Die meisten Kinder mit zystischer Fibrose erreichen die Adoleszenz mit einer fast normalen Lungenfunktion. Die Probleme fangen oft erst danach an. So ist der Abfall der Lungenfunktion im Alter zwischen 15 und 25 Jahren unverändert geblieben, obwohl er sich angesichts der verbesserten Therapie deutlich hätte verringern müssen. Verantwortlich dürften vor allem die Schwierigkeiten der Jugendlichen mit der Therapieadhärenz sein.

Allerdings befinden sich die Heranwachsenden auch in einer schwierigen Situation: Die Anforderungen in Schule und Ausbildung steigen und die Ablösung vom meist überbehütenden Elternhaus ist auch nicht einfach.
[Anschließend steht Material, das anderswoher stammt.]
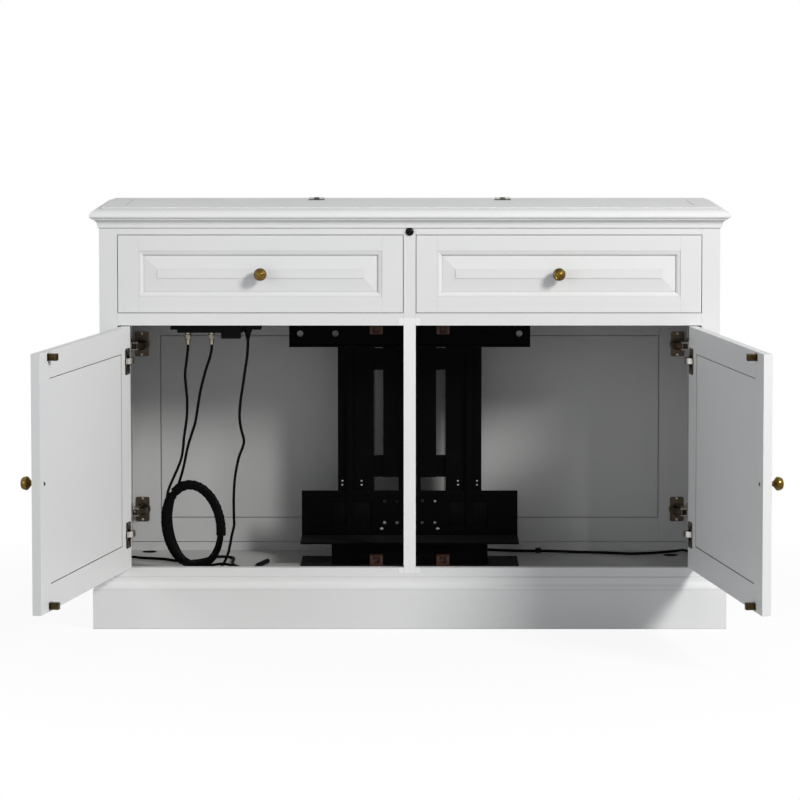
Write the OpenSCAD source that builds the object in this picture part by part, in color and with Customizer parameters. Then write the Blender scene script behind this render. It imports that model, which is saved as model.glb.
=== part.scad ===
// Lift console: a painted cabinet with two pairs of doors, two shallow drawers
// and a powered lift that raises a screen through a lid in the top.
// Millimetres, +Z up, +Y towards the back. The origin is on the ground at the centre of the case.
// The rest position has the front doors open and everything else closed.

/* [Case] */
// Width of the case across its face frame
case_w = 1339; // [1300:1:1420]
// Depth of the case from its front face to its back face
case_d = 380; // [376:1:410]
// Thickness of the boards of the sides, floor and doors
board_t = 18; // [17:0.5:20]
// Thickness of the front and back face frames
face_t = 19; // [18:0.5:22]
// Width of the outer stiles of the face frames
stile_w = 39; // [36:1:44]
// Width of the middle stile of the face frames
mid_stile_w = 26; // [24:1:34]
// Running gap around a door, drawer or lid
gap = 1.5; // [1:0.1:2]

/* [Heights from the ground up] */
// Height of the plinth
plinth_h = 85; // [75:1:110]
// Height of the base moulding on the plinth
base_h = 25.5; // [23:0.5:30]
// Height of the bottom rail that shows over the base moulding
bottom_reveal = 21; // [18:1:26]
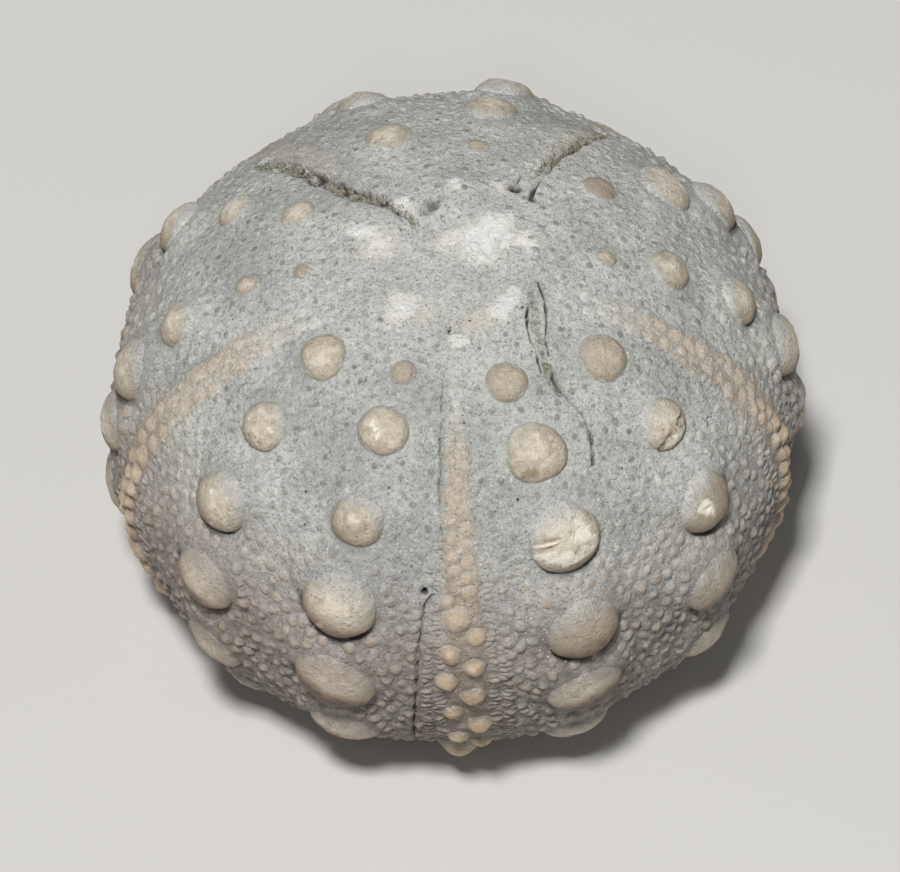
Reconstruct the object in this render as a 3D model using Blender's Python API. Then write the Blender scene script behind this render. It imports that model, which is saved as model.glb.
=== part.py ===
"""Fossil sea urchin: a petrified round test (shell) with its spines long gone.

The test grew as one piece and turned to stone together with the mud that fills its mouth,
so it is one closed solid. Ten columns of round tubercles run from the apex to the mouth,
two in each wide plate zone, and five narrow ambulacra with small knobs run between them.
Three cracks cross the crown and one seam opens beside the front ambulacrum.

Every point of the surface has an angle from the apex (0 at the top, 180 at the mouth) and
an azimuth (0 towards -Y, 90 towards +X), both in degrees. The relief is a height in
millimetres along the outward normal of the bare test. The flat underside of the mud plug
is the plane z = 0, and the origin is the middle of that face.
"""
import bmesh
import bpy
import numpy as np
from mathutils.geometry import delaunay_2d_cdt

NODE_NAME = "fossil_urchin_test"
MM = 0.001                      # metres in a millimetre

# Bare test, without its relief (mm)
TEST_RADIUS = 16.8              # at the ambitus, the widest level
CROWN_HEIGHT = 12.0             # apex above the ambitus
CROWN_SQUARENESS = 2.12         # 2 is an ellipse, more is boxier
BASE_DEPTH = 13.6               # pole of the lower half, before it is flattened
BASE_SQUARENESS = 2.36
FLAT_DEPTH = 10.5               # where the lower half flattens out
FLAT_SHARPNESS = 8
REST_DEPTH = 10.75              # the resting plane, below the ambitus

# Mouth and the hardened mud in it (mm)
MOUTH_RIM_RADIUS = 7.2
MOUTH_GROOVE_RADIUS = 6.6
MOUTH_GROOVE_DEPTH = 0.45
PLUG_SHOULDER_RADIUS = 6.0
PLUG_FACE_RADIUS = 5.4
PLUG_RISE = 0.8                 # more than enough to reach the resting plane
MOUTH_RING_POINTS = 40

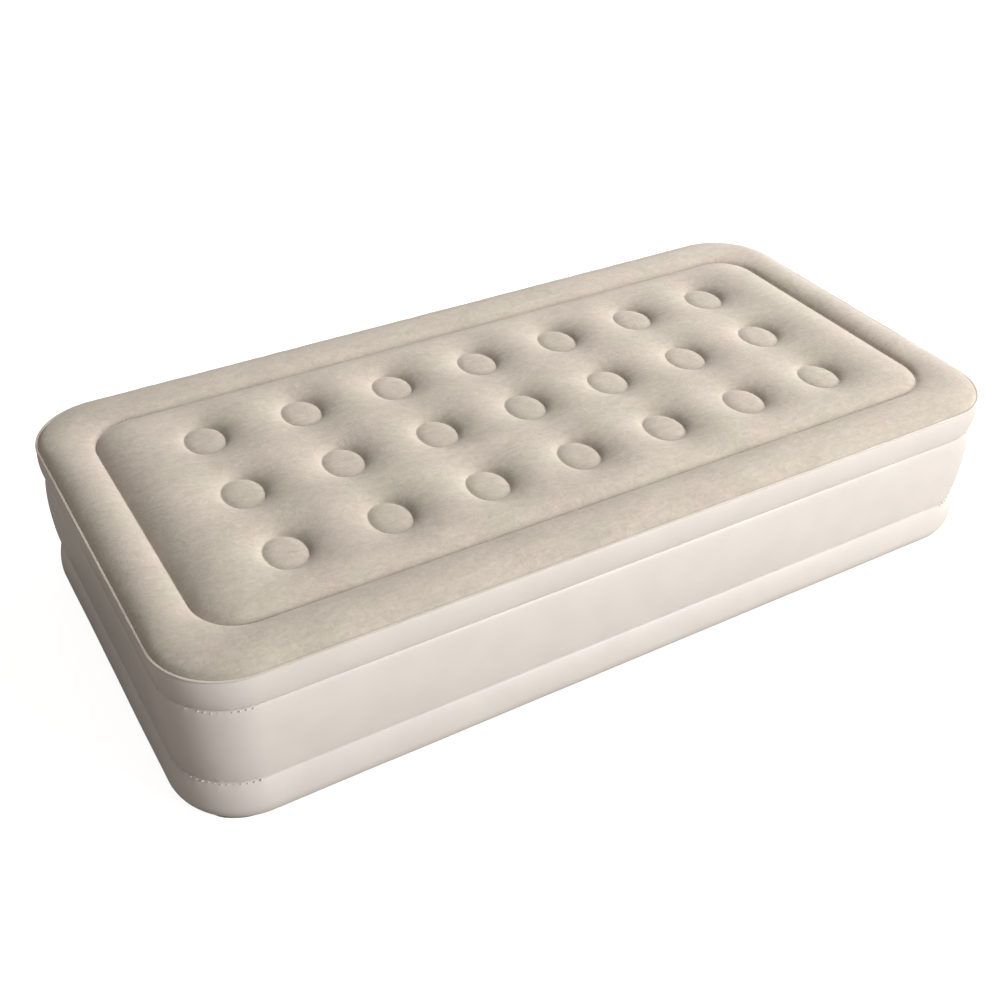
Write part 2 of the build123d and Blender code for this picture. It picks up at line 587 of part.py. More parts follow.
# ---------------------------------------------------------------- check valve on the well's side wall
VALVE_FACE_Y = -WELL_Y / 2
SEAT_T = 2.5
FLAP_T = 1.5
FLAP_GAP = 0.3
FLAP_KNUCKLE_R = 1.8
SEAT_Y = VALVE_FACE_Y - SEAT_T
FLAP_PIN_Y = SEAT_Y - FLAP_KNUCKLE_R - 0.4
FLAP_PIN_Z = VALVE_Z + 13.5
EAR_REACH = 5
EAR_X = ((VALVE_X - 10, VALVE_X - 7.3), (VALVE_X + 7.3, VALVE_X + 10))

with BuildPart() as valve_seat:
    rod_y(VALVE_X, VALVE_Z, 12, SEAT_Y, VALVE_FACE_Y)
    box_at((VALVE_X - 10, VALVE_X + 10), (SEAT_Y, VALVE_FACE_Y), (VALVE_Z, VALVE_Z + 17))
    for ear in EAR_X:
        box_at(ear, (SEAT_Y - EAR_REACH, SEAT_Y), (VALVE_Z + 11, VALVE_Z + 17))
    rod_y(VALVE_X, VALVE_Z, VALVE_R, SEAT_Y - 1, VALVE_FACE_Y + 1, Mode.SUBTRACT)
    rod_x(FLAP_PIN_Y, FLAP_PIN_Z, PIN_R, VALVE_X - 11, VALVE_X + 11, Mode.SUBTRACT)
save(valve_seat, "valve_seat")

with BuildPart() as valve_flap:
    flap_y = (SEAT_Y - FLAP_GAP - FLAP_T, SEAT_Y - FLAP_GAP)
    rod_y(VALVE_X, VALVE_Z, VALVE_R + 2, *flap_y)
    box_at((VALVE_X - 6, VALVE_X + 6), flap_y, (VALVE_Z + 6, FLAP_PIN_Z))
    rod_x(FLAP_PIN_Y, FLAP_PIN_Z, FLAP_KNUCKLE_R, VALVE_X - 7, VALVE_X + 7)
    rod_x(FLAP_PIN_Y, FLAP_PIN_Z, PIN_R + RUNNING_GAP, VALVE_X - 8, VALVE_X + 8, Mode.SUBTRACT)
save(valve_flap, "valve_flap")

with BuildPart() as flap_pin:
    rod_x(FLAP_PIN_Y, FLAP_PIN_Z, PIN_R, VALVE_X - 10, VALVE_X + 10)
save(flap_pin, "flap_pin")
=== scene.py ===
import json
import math

import bmesh
import bpy
import numpy as np
from mathutils import Matrix, Vector, noise


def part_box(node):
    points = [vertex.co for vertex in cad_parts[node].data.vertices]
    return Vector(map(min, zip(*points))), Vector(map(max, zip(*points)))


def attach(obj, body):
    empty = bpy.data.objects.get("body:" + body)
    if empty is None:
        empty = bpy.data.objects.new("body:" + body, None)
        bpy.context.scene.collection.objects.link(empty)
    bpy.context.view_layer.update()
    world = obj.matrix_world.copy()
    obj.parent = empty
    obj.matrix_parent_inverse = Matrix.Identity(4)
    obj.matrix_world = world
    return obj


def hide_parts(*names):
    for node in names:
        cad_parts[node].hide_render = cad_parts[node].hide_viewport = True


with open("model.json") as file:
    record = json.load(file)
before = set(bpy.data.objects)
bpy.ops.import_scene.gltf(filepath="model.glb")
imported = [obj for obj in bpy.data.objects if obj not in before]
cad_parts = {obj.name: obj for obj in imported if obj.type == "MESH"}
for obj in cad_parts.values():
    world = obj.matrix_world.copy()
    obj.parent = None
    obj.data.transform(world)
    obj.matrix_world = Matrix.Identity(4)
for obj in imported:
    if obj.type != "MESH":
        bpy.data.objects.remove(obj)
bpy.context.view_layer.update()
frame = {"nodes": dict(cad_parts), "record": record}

# ---------------------------------------------------------------- sizes, in metres
# Places come from the CAD frame; these are the shapes that a box can't say.
CORNER_R = 0.142
CREASE_R = 0.095
PUMP_CORNER_R = 0.016
SKIN = 0.0015

_, top_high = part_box("top_sheet")
_, upper_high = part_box("upper_side_band")
middle_low, middle_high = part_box("middle_side_band")
_, web_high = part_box("border_web")
collar_low, collar_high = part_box("pump_collar")
coil_boxes = [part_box(name) for name in sorted(frame["nodes"]) if name.startswith("coil_tube")]

SEAM_X = top_high.x
SEAM_Y = top_high.y
SEAM_Z = upper_high.z
UPPER_GROOVE_Z = middle_high.z
LOWER_GROOVE_Z = middle_low.z
CREASE_X = web_high.x
CREASE_Y = web_high.y
DISC_R = (coil_boxes[0][1].x - coil_boxes[0][0].x) / 2 + 0.001
DISC_Z = coil_boxes[0][1].z + 0.002
coil_spots = [((low.x + high.x) / 2, (low.y + high.y) / 2) for low, high in coil_boxes]
columns = sorted({round(x, 5) for x, _ in coil_spots})
rows = sorted({round(y, 5) for _, y in coil_spots})
PITCH_X = columns[1] - columns[0]
PITCH_Y = rows[1] - rows[0]


# ---------------------------------------------------------------- shader helpers
def new_material(name):
    """A material with only a Principled shader and its output."""
    material = bpy.data.materials.new(name)
    material.use_nodes = True
    nodes = material.node_tree.nodes
    nodes.clear()
    output = nodes.new("ShaderNodeOutputMaterial")
    shader = nodes.new("ShaderNodeBsdfPrincipled")
    material.node_tree.links.new(shader.outputs["BSDF"], output.inputs["Surface"])
    return material, shader


def add_node(tree, kind, **values):
    """A node with its properties and its input values set: names that match an input go to the input."""
    node = tree.nodes.new(kind)
    for name, value in values.items():
        label = name.replace("_", " ").title()
        if label in node.inputs:
            node.inputs[label].default_value = value
        else:
            setattr(node, name, value)
    return node


def group_node(tree, group, **values):
    """A node that uses a shader group, with its inputs set by name."""
    node = tree.nodes.new("ShaderNodeGroup")
    node.node_tree = group
    for name, value in values.items():
        node.inputs[name.replace("_", " ").title()].default_value = value
    return node


def new_group(name, inputs, outputs, kind="ShaderNodeTree"):
    """A node group with its input and output sockets, each (name, kind, default) or (name, kind)."""
    group = bpy.data.node_groups.new(name, kind)
    for label, kind, default in inputs:
        socket = group.interface.new_socket(label, in_out="INPUT", socket_type=kind)
        if default is not None:
            socket.default_value = default
    for label, kind in outputs:
        group.interface.new_socket(label, in_out="OUTPUT", socket_type=kind)
    return group, group.nodes.new("NodeGroupInput"), group.nodes.new("NodeGroupOutput")


FLOAT = "NodeSocketFloat"


def feed(tree, socket, value):
    """Link another node's output to the socket, or set the socket to a plain value."""
    if isinstance(value, bpy.types.NodeSocket):
        tree.links.new(value, socket)
    else:
        socket.default_value = value


def mix_colour(tree, factor, first, second, blend_type="MIX"):
    """A colour mix of two sockets or colours."""
    node = tree.nodes.new("ShaderNodeMix")
    node.data_type = "RGBA"
    node.blend_type = blend_type
    for socket, value in ((node.inputs[0], factor), (node.inputs[6], first), (node.inputs[7], second)):
        feed(tree, socket, value)
    return node.outputs[2]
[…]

Außerdem manifestieren sich in dieser Lebensphase oft auch typische Begleiterkrankungen wie Diabetes, Arthropathien, Depressionen und Angststörungen.

In dieser vulnerablen Phase erfolgt üblicherweise der Übergang aus der pädiatrischen in die internistische Betreuung. Bei der zystischen Fibrose gestaltet sich dieser Transfer wegen der verschiedenen involvierten Disziplinen (Pneumologie, Gastroenterologie etc.) besonders schwierig. Ein sinnvoller Weg scheint die gemeinsame Versorgung der CF-Kranken in altersübergreifenden Zentren zu sein. In mehreren Kliniken wurden solche pädiatrisch-internistischen Ambulanzen bereits eröffnet. Dieses Konzept der Transition hat den Vorteil, dass viele der Ärzte den Patienten schon länger kennen. Zudem können junge Patienten von älteren lernen, was sie häufig stärker motiviert als Ärzte oder Eltern.

Ein weiteres Problem ist, dass Jugendliche mit CF oft das gleiche Risikoverhalten zeigen wie gesunde Altersgenossen, also z.B. Alkohol trinken, rauchen oder Drogen nehmen. Manche setzen auch ihre Medikamente eigenmächtig ab. In solchen Fällen können spezielle Schulungsprogramme zumindest einen Zustand der „educated noncompliance“ erreichen, so die Autoren. Wenn eine 100%ige Therapietreue nicht zu verwirklichen ist, sollte wenigstens das Wichtigste im Alltag beachtet werden.

Mukoviszidose oft übersehen

Die Diagnose der zystischen Fibrose erfolgt in den meisten Fällen immer noch aufgrund chronischer Gedeihstörungen, ausgelöst durch die Pankreasinsuffizienz oder rezidivierende Bronchitiden oder Pneumonien in den ersten Lebensjahren. Das 2016 eingeführte Neugeborenen-Screening kann nicht verhindern, dass die CF manchmal erst im Adoleszenten- oder Erwachsenenalter erkannt wird. Leichtere Mutationen führen in der Regel nicht zu einer Pankreasinsuffizienz und werden deshalb zunächst übersehen.

Kinderärzte müssen lernen, loszulassen

Nach wie vor wird mehr als die Hälfte der erwachsenen CF-Patienten in Kinderkliniken betreut. Dort findet das primäre Gespräch zum Ambulanzwechsel häufig erst im Alter von über 17 Jahren statt. Die Transition wird auch durch die weitgehend fehlende Versorgungsstruktur für Erwachsene erschwert. Umgekehrt müssen die Pädiater lernen, loszulassen. Mit den neuen CFTR-Modulatoren, die die Restfunktion der CFTR-Kanäle steigern, dürfte sich die Prognose der Patienten mit zystischer Fibrose weiter verbessern – und damit wird auch der Bedarf an Erwachsenenmedizin für diese Erkrankung zunehmen.